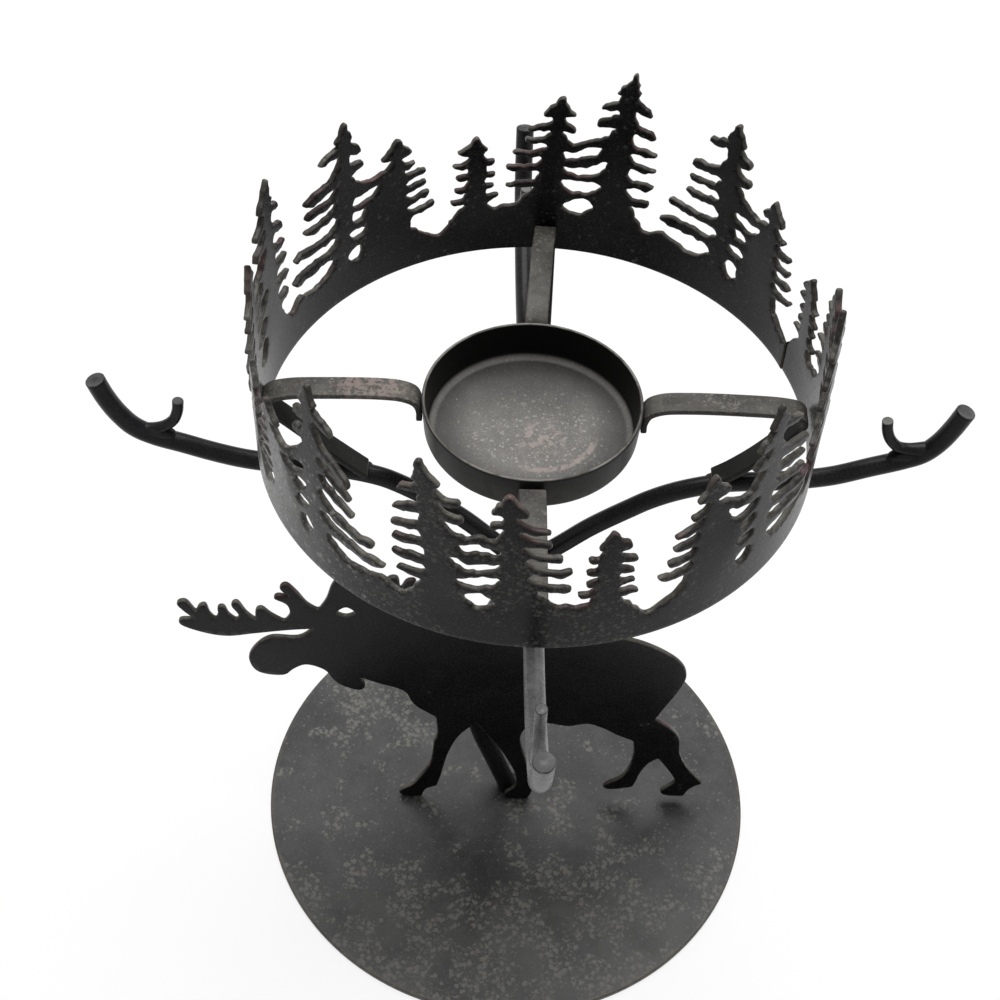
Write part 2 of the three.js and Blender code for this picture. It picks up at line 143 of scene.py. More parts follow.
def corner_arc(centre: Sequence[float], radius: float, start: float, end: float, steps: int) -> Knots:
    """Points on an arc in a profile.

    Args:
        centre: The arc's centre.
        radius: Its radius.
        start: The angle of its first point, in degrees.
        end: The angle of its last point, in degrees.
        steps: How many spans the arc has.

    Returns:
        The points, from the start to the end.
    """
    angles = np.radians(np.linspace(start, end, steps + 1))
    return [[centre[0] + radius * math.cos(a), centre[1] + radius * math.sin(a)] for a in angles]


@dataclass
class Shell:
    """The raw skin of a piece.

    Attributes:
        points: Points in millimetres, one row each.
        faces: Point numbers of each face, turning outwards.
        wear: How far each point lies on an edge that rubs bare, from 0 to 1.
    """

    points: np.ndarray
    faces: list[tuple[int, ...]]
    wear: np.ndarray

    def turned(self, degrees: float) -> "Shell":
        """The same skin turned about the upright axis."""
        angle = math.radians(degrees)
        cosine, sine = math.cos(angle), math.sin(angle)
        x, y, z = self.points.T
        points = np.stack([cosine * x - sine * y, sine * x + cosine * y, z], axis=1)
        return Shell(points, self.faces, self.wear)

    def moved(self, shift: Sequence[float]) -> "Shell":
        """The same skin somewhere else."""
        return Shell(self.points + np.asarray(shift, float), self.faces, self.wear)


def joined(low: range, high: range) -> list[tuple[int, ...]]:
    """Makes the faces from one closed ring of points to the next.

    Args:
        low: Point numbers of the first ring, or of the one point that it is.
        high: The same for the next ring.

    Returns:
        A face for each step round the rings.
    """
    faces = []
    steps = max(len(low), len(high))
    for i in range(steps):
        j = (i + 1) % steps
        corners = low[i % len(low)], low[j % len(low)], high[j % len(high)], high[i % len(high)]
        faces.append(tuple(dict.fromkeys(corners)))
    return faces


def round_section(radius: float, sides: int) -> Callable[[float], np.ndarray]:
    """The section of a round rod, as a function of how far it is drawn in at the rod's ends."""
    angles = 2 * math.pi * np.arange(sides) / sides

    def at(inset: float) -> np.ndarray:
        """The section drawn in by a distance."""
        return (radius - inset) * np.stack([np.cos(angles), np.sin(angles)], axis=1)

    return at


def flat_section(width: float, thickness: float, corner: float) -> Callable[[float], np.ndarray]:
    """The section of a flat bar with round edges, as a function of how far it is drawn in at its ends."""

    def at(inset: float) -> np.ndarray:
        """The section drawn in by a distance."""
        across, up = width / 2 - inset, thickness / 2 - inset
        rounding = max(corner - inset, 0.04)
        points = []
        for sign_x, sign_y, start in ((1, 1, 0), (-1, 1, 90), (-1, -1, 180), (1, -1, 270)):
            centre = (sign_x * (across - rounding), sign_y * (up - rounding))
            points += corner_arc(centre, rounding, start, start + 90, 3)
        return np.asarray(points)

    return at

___

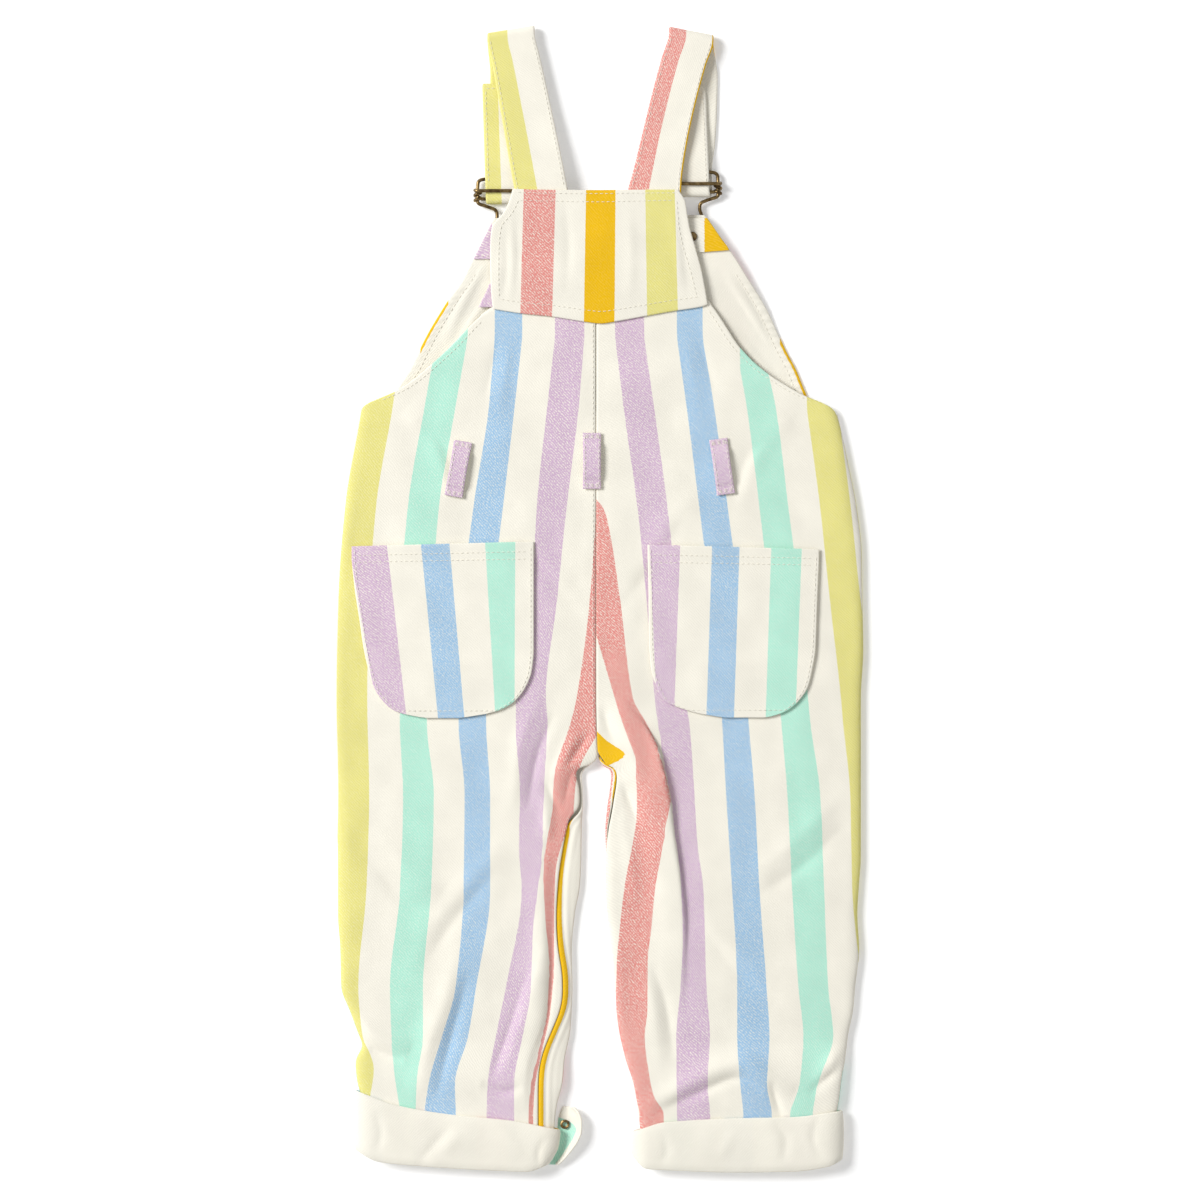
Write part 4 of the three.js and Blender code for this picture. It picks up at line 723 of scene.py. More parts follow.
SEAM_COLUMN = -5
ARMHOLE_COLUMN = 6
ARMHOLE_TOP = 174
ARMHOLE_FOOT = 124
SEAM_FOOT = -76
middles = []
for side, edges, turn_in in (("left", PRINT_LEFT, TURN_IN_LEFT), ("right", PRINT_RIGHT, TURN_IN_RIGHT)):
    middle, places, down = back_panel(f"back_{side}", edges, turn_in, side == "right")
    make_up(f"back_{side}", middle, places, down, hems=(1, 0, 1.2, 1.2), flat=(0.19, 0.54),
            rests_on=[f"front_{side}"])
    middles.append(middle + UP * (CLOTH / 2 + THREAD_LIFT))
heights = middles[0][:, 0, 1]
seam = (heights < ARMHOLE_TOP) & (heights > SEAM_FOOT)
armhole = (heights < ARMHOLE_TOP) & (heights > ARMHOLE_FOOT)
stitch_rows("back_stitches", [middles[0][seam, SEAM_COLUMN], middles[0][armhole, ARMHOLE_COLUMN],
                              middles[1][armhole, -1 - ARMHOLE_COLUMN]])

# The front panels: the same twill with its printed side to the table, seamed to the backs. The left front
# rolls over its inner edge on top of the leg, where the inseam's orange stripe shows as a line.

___

### Problem to work on:
List each line of the entries that holds the string "picks".

### Exercise answer:
Write part 2 of the three.js and Blender code for this picture. It picks up at line 143 of scene.py. More parts follow.
Write part 4 of the three.js and Blender code for this picture. It picks up at line 723 of scene.py. More parts follow.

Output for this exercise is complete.